Barca are currently spending more than their salary limit, according to La Liga, so therefore cannot register new signings unless they offload money from their wage bill or have new income on the way.
It was this ‘long-term injury’ rule which allowed them to register new forward Dani Olmo last summer after defender Andreas Christensen suffered an Achilles tendon injury in August and didn’t return to action until April.
Dani Olmo (Manaure Quintero/AFP via Getty Images)
Barca believed Ter Stegen needed surgery to fix his problem and that it would keep him out at least four months, so they began to see his injury as a way of registering their new ’keeper, Garcia. So the player posting he would miss three months, not the four months they crucially need to use some of his salary elsewhere, is far from ideal from the club’s point of view.
Despite this, Barcelona believe there is scope for La Liga to consider Ter Stegen’s injury ‘long-term’. Once he has the operation, the club plan to ask multiple doctors to make their own assessments of his back. Then they will file these reports to La Liga, which has an independent medical panel, with three different doctors who make decisions on such matters. The case will be evaluated, and if La Liga’s panel feels the recovery process can be expected to take four months or more, the long-term injury exception could be granted.
Dr Pedro Luis Ripoll, a former member of the Spanish FA medical committee and a renowned traumatologist, spoke to radio network Cadena SER last week about the Ter Stegen situation.
“I believe my colleagues in La Liga, who I know, will not take the bait in that regard (as in believing Ter Stegen’s statement),” Ripoll said. “They will make the decision they have to, following their professional criteria. Imagine a footballer says his injury is going to take three weeks to heal and then things get complicated and it takes six weeks. What’s the point of the statement then?”

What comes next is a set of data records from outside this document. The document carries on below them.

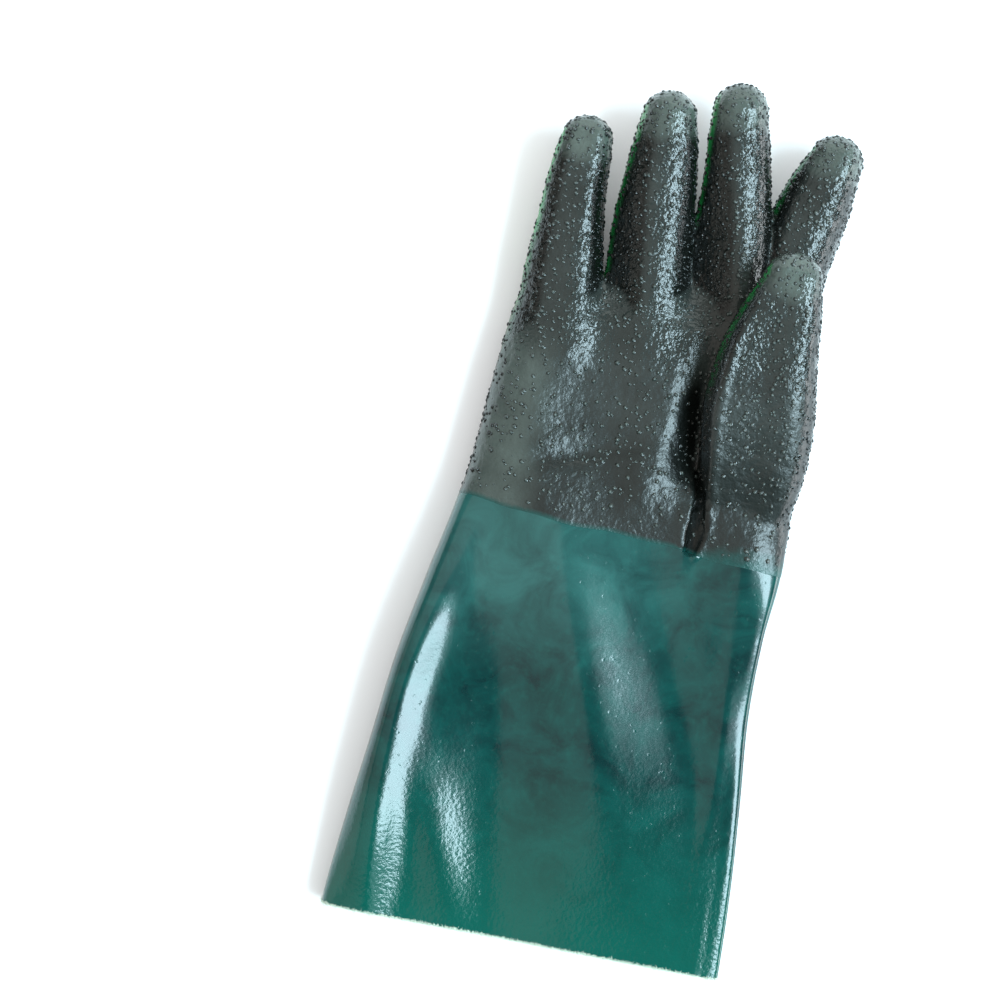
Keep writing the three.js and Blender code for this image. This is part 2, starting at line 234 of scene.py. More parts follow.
def slitLift(x, y):
    # The drop has a steep left side, and a floor that rises from there to a thin lip on the right.
    # Distance outside the drop: to the nearest piece of its middle line, less the half width there.
    distance = np.full(np.broadcast(x, y).shape, 99.0)
    across = np.zeros_like(distance)
    for start, end in zip(slitRows[:-1], slitRows[1:]):
        run = np.hypot(*(end - start)[:2])
        tx, ty = (end - start)[:2] / run
        down = (x - start[0]) * tx + (y - start[1]) * ty
        aside = (y - start[1]) * tx - (x - start[0]) * ty
        share = np.clip(down / run, 0, 1)
        half = start[2] + (end[2] - start[2]) * share
        away = np.hypot(aside, down - share * run) - half
        across = np.where(away < distance, aside / half, across)
        distance = np.minimum(away, distance)
    fall = 1 - slit["floorRise"] * between(across, -1, 1)
    bulge = np.exp(-(((distance - slit["lipPlace"]) / slit["lipReach"]) ** 2))
    lip = slit["lip"] * bulge * between(across, *slit["lipAcross"])
    return lip - slit["depth"] * fall * eased(between(-distance, 0, slit["wall"]))


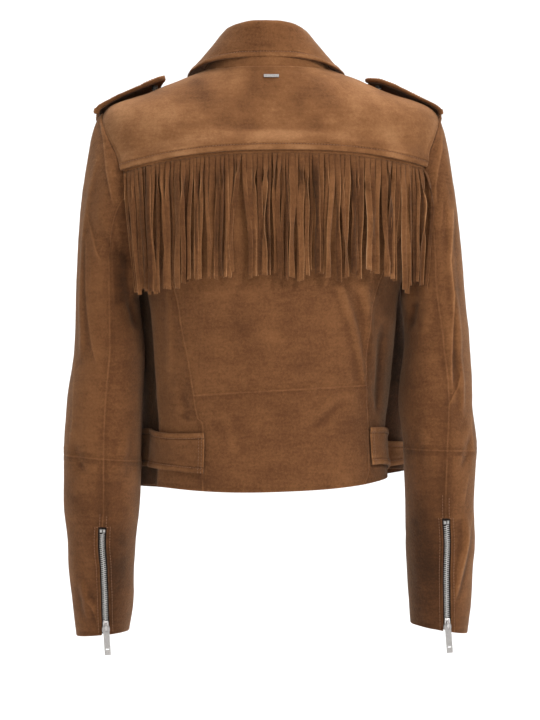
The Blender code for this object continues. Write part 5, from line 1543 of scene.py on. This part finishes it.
# ---- metal ----
METAL_EDGE = 0.0003
for name, material in (
    ("bar_plate", BAR_METAL), ("buckle", NICKEL), ("epaulette_snap_left", SNAP_METAL),
    ("epaulette_snap_right", SNAP_METAL), ("cuff_zip_left_pull", BAR_METAL), ("cuff_zip_right_pull", BAR_METAL),
    ("front_zip_left", TAPE), ("front_zip_right", TAPE),
):
    obj = nodes[name]
    obj.data.materials.clear()
    obj.data.materials.append(material)
    if material != TAPE:
        bevel = obj.modifiers.new("edges", "BEVEL")
        bevel.width = METAL_EDGE
        bevel.segments = 2
        bevel.limit_method = "ANGLE"

# ---- zip teeth ----
TOOTH = (0.0037, 0.00105, 0.0015)  # length, width and height
TOOTH_PITCH = 0.00130
# A tooth's outline, as shares of its length and width, and its size at each height.
TOOTH_OUTLINE = ((0.0, -0.5), (0.3, -0.5), (1.0, -0.34), (1.0, 0.34), (0.3, 0.5), (0.0, 0.5))
TOOTH_RINGS = ((-0.3, 1.0), (0.6, 1.0), (1.0, 0.72))
FRONT_TEETH_OUT = 0.0060 / 0.43  # from the front's edge to its teeth, in a: metres by metres for each a
SLIDER_W, TEETH_END_W, TAPE_END_W = 8.72, 8.58, 8.96  # down the sleeve
TAPE_DEPTH, TAPE_THICK = 0.0024, 0.0009  # depth under the sleeve's surface
# Across the tape: from its middle, and how far the cord stands out.
TAPE_SECTION = (
    (-0.0085, 0.0), (-0.0060, 0.0), (-0.0034, 0.0), (-0.0030, 0.0006),
    (0.0030, 0.0006), (0.0034, 0.0), (0.0060, 0.0), (0.0085, 0.0),
)
SLIDER = (0.0094, 0.0150, 0.0026)  # width, length and height
# Half width of the slider's plate down its length, from its narrow end, as shares of SLIDER.
SLIDER_OUTLINE = (
    (-0.50, 0.26), (-0.47, 0.34), (-0.40, 0.37), (-0.10, 0.38), (0.06, 0.48), (0.30, 0.50), (0.44, 0.47), (0.50, 0.38),
)
# Course of the slider's arch: metres down it and out of its plate.
SLIDER_ARCH = (
    (-0.0040, -0.0004), (-0.0038, 0.0014), (-0.0030, 0.0025), (-0.0014, 0.0030),
    (0.0014, 0.0030), (0.0030, 0.0025), (0.0038, 0.0014), (0.0040, -0.0004),
)
# The arch's section, across it and out of its course.
ARCH_RING = (
    (-0.0015, -0.0005), (0.0015, -0.0005), (0.0015, 0.0002), (0.0010, 0.0006), (-0.0010, 0.0006), (-0.0015, 0.0002),
)


def cuff_tape(side):
    """The woven tape under the cuff's opening, and the cord that the teeth grip."""
    rows = np.linspace(ZIP_TOP_W[side] - 0.06, TAPE_END_W, 70)[:, None]
    reach, raised = np.array(TAPE_SECTION).T
    k = BACK_SEAM + reach / np.where(reach < 0, column_width(side, rows, False), column_width(side, rows, True))
    w = np.broadcast_to(rows, k.shape)
    base, out = sleeve(side, k, w), sleeve_normals(side, k, w)
    outer = base + out * (raised - TAPE_DEPTH)[:, None]
    points, faces = closed_sheet(outer, base - out * (TAPE_DEPTH + TAPE_THICK))
    name = "cuff_zip_" + side_name(side)
    piece = new_piece(name + "_tape", points, orient(points, faces), TAPE)
    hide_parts(name)


def cuff_slider(side):
    """The slider's plate with its arch."""
    at, out = sleeve(side, BACK_SEAM, SLIDER_W), sleeve_normals(side, BACK_SEAM, SLIDER_W)
    down = sleeve(side, BACK_SEAM, 8.9) - sleeve(side, BACK_SEAM, 8.55)
    down = unit(down - out * np.dot(down, out))
    across, origin = np.cross(down, out), at - out * 0.0002
    wide, long, tall = SLIDER
    points, faces = [], []

    def add(local):
        x, y, z = local
        points.append(origin + across * x + down * y + out * z)

    ring = [(-half * wide, y * long) for y, half in SLIDER_OUTLINE]
    ring += [(half * wide, y * long) for y, half in SLIDER_OUTLINE[::-1]]
    for z, shrink in ((0.0, 0.96), (0.0004, 1.0), (tall - 0.0005, 1.0), (tall, 0.93)):
        for x, y in ring:
            add((x * shrink, y * shrink, z))
    faces += loft(0, 4, len(ring))
    first = len(points)
    for n, (y, z) in enumerate(SLIDER_ARCH):
        before, after = SLIDER_ARCH[max(n - 1, 0)], SLIDER_ARCH[min(n + 1, len(SLIDER_ARCH) - 1)]
        step = unit(np.array([after[0] - before[0], after[1] - before[1]]))
        for x, off in ARCH_RING:
            add((x, y - step[1] * off, tall + z + step[0] * off))
    faces += loft(first, len(SLIDER_ARCH), len(ARCH_RING))
    name = "cuff_zip_" + side_name(side) + "_slider"
    piece = new_piece(name + "_shaped", points, faces, BAR_METAL, smooth=False)
    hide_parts(name)


def tooth(points, faces, at, across, along, out, reach):
    """One tooth: wide at its foot, narrower at its head, its corners drawn in."""
    first = len(points)
    long, wide, tall = TOOTH
    for height, grow in TOOTH_RINGS:
        for a, b in TOOTH_OUTLINE:
            centre = 0.5 + (a - 0.5) * grow
            points.append(at + across * reach * centre * long + along * b * wide * grow + out * height * tall)
    faces += loft(first, len(TOOTH_RINGS), len(TOOTH_OUTLINE), turned=reach < 0)


def cuff_stop(side, top, ahead, out):
    """The two blocks that end the row of teeth."""
    across = unit(np.cross(ahead, out))
    points, faces = [], []
    for way in (-1, 1):
        first = len(points)
        for high, shrink in ((-0.0010, 0.0), (0.0012, 0.0), (0.0018, 0.0004)):
            left, right, near, far = 0.0002 + shrink, 0.0034 - shrink, -0.0040 + shrink, 0.0002 - shrink
            for a, b in ((left, near), (right, near), (right, far), (left, far)):
                points.append(top + across * way * a + ahead * b + out * high)
        faces += loft(first, 3, 4)
    piece = new_piece("cuff_zip_" + side_name(side) + "_stop", points, faces, NICKEL, smooth=False)


for side in (-1, 1):
    cuff_tape(side)
    cuff_slider(side)
    w = np.linspace(ZIP_TOP_W[side] + 0.12, TEETH_END_W, 500)
    k = np.full_like(w, float(BACK_SEAM))
    line, outs = sleeve(side, k, w), sleeve_normals(side, k, w)
    points, faces = [], []
    places = lambda long: np.arange(0.002, long, TOOTH_PITCH)
    for n, (at, along, out) in enumerate(places_along(line, outs, places)):
        across = unit(np.cross(along, out))
        out = np.cross(across, along)
        way = 1 if n % 2 else -1
        tooth(points, faces, at - out * 0.0006 - across * way * 0.0006, across, along, out, way)
    piece = new_piece("cuff_zip_" + side_name(side) + "_teeth", points, faces, TEETH_METAL, smooth=False)
    cuff_stop(side, line[0], unit(line[8] - line[0]), outs[0])

for side in (-1, 1):
    v = np.linspace(0.1, 6.6, 600)
    a = side * (front_edge(v)[..., 0] + FRONT_TEETH_OUT)
    line, outs = torso(a, v), torso_normals(a, v)
    points, faces = [], []
    places = lambda long: np.arange(0.004, long - 0.002, 2 * TOOTH_PITCH)
    for at, along, out in places_along(line, outs, places):
        across = unit(np.cross(along, out)) * side
        tooth(points, faces, at + out * 0.0009, across, along * side, out, 1)
    piece = new_piece("front_zip_" + side_name(side) + "_teeth", points, faces, TEETH_METAL, smooth=False)

# ---- floor, light and camera ----
MIDDLE = (0.0, -0.05, -0.33)
WORLD_LIGHT = 0.23
# Columns: name, place, where it is aimed, size, watts
LIGHTS = (
    ("key", (1.7, -2.3, 1.9), MIDDLE, (1.3, 1.1), 82.0),
    ("fill", (-1.0, -3.2, 0.5), MIDDLE, (1.6, 2.0), 16.0),
    ("top", (0.1, 0.1, 2.2), MIDDLE, (2.0, 1.6), 36.0),
    ("backdrop_light", (0.0, 2.5, 7.0), (0.0, 7.0, -0.2), (10.8, 2.7), 720.0),
)
FLOOR_Z, FLOOR_FRONT, FLOOR_BACK, FLOOR_WIDE, BEND, WALL_TOP = -1.05, -14.0, 7.0, 14.0, 2.5, 11.0
profile = [(FLOOR_FRONT, FLOOR_Z)]
profile += [
    (FLOOR_BACK - BEND + BEND * math.sin(t), FLOOR_Z + BEND - BEND * math.cos(t))
    for t in np.linspace(0, math.pi / 2, 13)
]
profile.append((FLOOR_BACK, WALL_TOP))
points = [(x, y, z) for y, z in profile for x in (-FLOOR_WIDE, FLOOR_WIDE)]
faces = [(2 * i, 2 * i + 1, 2 * i + 3, 2 * i + 2) for i in range(len(profile) - 1)]
mesh = bpy.data.meshes.new("backdrop")
mesh.from_pydata(points, [], faces)
mesh.polygons.foreach_set("use_smooth", np.ones(len(faces), bool))
paper = {"Base Color": (0.93, 0.93, 0.93, 1.0), "Roughness": 1.0, "Specular IOR Level": 0.0}
mesh.materials.append(new_shader("paper", paper)[0])
backdrop = bpy.data.objects.new("backdrop", mesh)
bpy.context.scene.collection.objects.link(backdrop)

world = bpy.data.worlds.new("studio")
bpy.context.scene.world = world
world.use_nodes = True
world.node_tree.nodes["Background"].inputs["Color"].default_value = (1.0, 1.0, 1.0, 1.0)
world.node_tree.nodes["Background"].inputs["Strength"].default_value = WORLD_LIGHT
for name, place, target, size, watts in LIGHTS:
    light = bpy.data.lights.new(name, "AREA")
    light.shape = "RECTANGLE"
    light.size, light.size_y = size
    light.energy = watts
    obj = bpy.data.objects.new(name, light)
    obj.location = place
    obj.rotation_euler = (Vector(target) - Vector(place)).to_track_quat("-Z", "Y").to_euler()
    bpy.context.scene.collection.objects.link(obj)

PHOTO_HEIGHT_MM, SENSOR = 864.0, 36.0
camera = bpy.data.cameras.new("camera")
camera.sensor_fit = "VERTICAL"
camera.sensor_height = SENSOR
camera.lens = SENSOR * EYE_AWAY * 1000 / PHOTO_HEIGHT_MM
camera.clip_end = 50.0
eye = bpy.data.objects.new("camera", camera)
eye.location = (EYE_AT[0], READ_PLANE - EYE_AWAY, EYE_AT[1])
eye.rotation_euler = (math.pi / 2, 0.0, 0.0)
bpy.context.scene.collection.objects.link(eye)
bpy.context.scene.camera = eye
bpy.context.scene.view_settings.view_transform = "Standard"
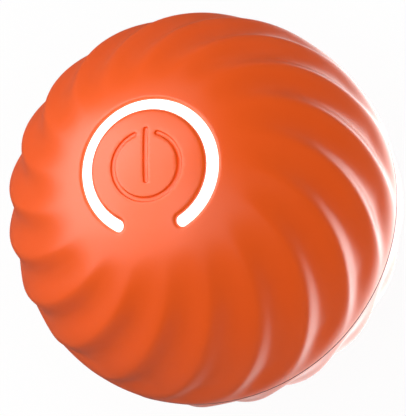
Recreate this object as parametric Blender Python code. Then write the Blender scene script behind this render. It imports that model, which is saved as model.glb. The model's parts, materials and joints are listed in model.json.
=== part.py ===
"""A self-moving rubber dog ball, built as its real pieces.

Metres, +Z up, with the origin at the ball's centre. +Z is the axis of the power button, and the
bottom of the power symbol points to -Y. Azimuths are measured from -Y, anticlockwise from above.
Run it with: blender --background --python part.py
"""
import math

import bmesh
import bpy
from mathutils import Matrix, Vector

MM = 0.001

# Fits
FIT = 0.3 * MM
OVERRUN = 4.0 * MM

# Rubber skins
BALL_RADIUS = 43.0 * MM
SKIN_THICKNESS = 3.5 * MM
RIDGE_DEPTH = 1.4 * MM
RIDGE_COUNT = 18
RIDGE_START_ANGLE = math.radians(11.7)
RIDGE_TWIST_ANGLE = math.radians(50.0)
RIDGE_FADE_FROM_ANGLE = math.radians(25.0)
RIDGE_FADE_TO_ANGLE = math.radians(56.0)
RIDGE_RISE_SHARE = 0.56
RIDGE_CREST_POWER = 1.65
RIDGE_VALLEY_POWER = 2.35
SEAM_RIM_DROP = 0.1 * MM
SEAM_RIM_REACH = 10.0 * MM
STEPS_PER_FLANK = 3
SKIN_RINGS = 9

# Power button: a tongue of the front skin inside the C of the light ring
LIGHT_RADIUS = 13.65 * MM
LIGHT_GAP_ANGLE = math.radians(30.3)
LIGHT_RIB_WIDTH = 2.4 * MM
LIGHT_RIB_SINK = 0.6 * MM
LIGHT_BASE_THICKNESS = 1.0 * MM
LIGHT_BASE_MARGIN = 1.45 * MM
BUTTON_THICKNESS = 1.8 * MM
BUTTON_TRAVEL_ANGLE = math.radians(1.5)
BUTTON_POST_RADIUS = 2.0 * MM
SYMBOL_RADIUS = 7.2 * MM
SYMBOL_LINE_WIDTH = 1.1 * MM
SYMBOL_LINE_DEPTH = 0.42 * MM
SYMBOL_GAP_ANGLE = math.radians(20.0)
SYMBOL_BAR_TOP = 7.75 * MM
SYMBOL_BAR_BOTTOM = 3.3 * MM

# Hard liners under the skins
LINER_THICKNESS = 1.8 * MM
LEDGE_THICKNESS = 1.2 * MM
LEDGE_WIDTH = 1.3 * MM
SPIGOT_THICKNESS = 1.5 * MM
SPIGOT_DEPTH = 4.0 * MM
SPIGOT_ROOT = 3.0 * MM
SPIGOT_CLEARANCE = 0.7 * MM
SEAL_DIAMETER = 0.9 * MM
SEAL_GROOVE_DEPTH = 0.9 * MM
SEAL_DROP = 1.9 * MM

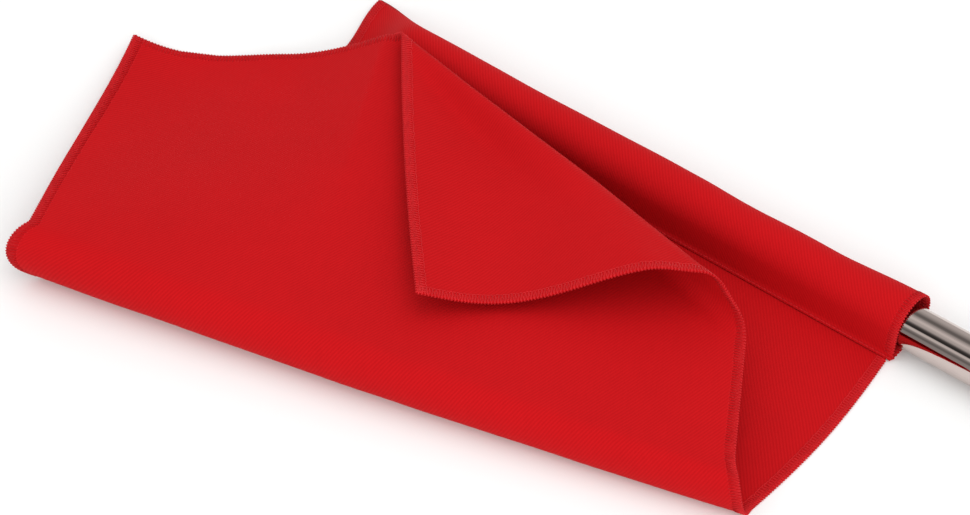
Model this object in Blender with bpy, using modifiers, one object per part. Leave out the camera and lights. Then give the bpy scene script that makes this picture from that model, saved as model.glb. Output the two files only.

Ripoll also offered his own reading of the situation: “Three months seems a bit too tight. I can’t say if it will be three or four months but generally, on paper, it should be closer to four.”
This is also why Ter Stegen’s post was especially surprising to some at Barcelona. Several current executives thought it added more difficulty to their ongoing registration problems for no significant reason.
Ter Stegen had reasons to be angry at his situation, though, and over the constant narrative spinning in local media outlets over the summer, arguing why he should be leaving the club. People at Barcelona believe that, as much as he is entitled to stay at the club and want to fulfil his contract, this gesture was not appropriate from a captain, somebody who has to lead the dressing room by example and do whatever is best for the team.
He has travelled this week to Bordeaux in France, where the operation will be conducted by Dr Amelie Leglise at the Sports Clinic Bordeaux Merignac centre.
On his way to the Catalan city’s airport, Ter Stegen was filmed by local media outlet Diario Sport and asked about his situation.
“How is my back? Well, when you need to have surgery, it means it’s not working perfectly,” Ter Stegen said.
Then he was asked about his current relationship with the club: “It is all good, it always goes well.”
With Garcia now wearing the No 1 shirt that has been Ter Stegen’s since he joined the club in 2014 (Flick insists that arrangement is just for the ongoing pre-season tour to Japan and South Korea) and some key figures wanting the captaincy taken from him, that might be a little optimistic. His back is getting fixed, but it is hard to envisage how he repairs his relationship with the current board.
The Athletic contacted Ter Stegen’s camp seeking comment for inclusion in this piece.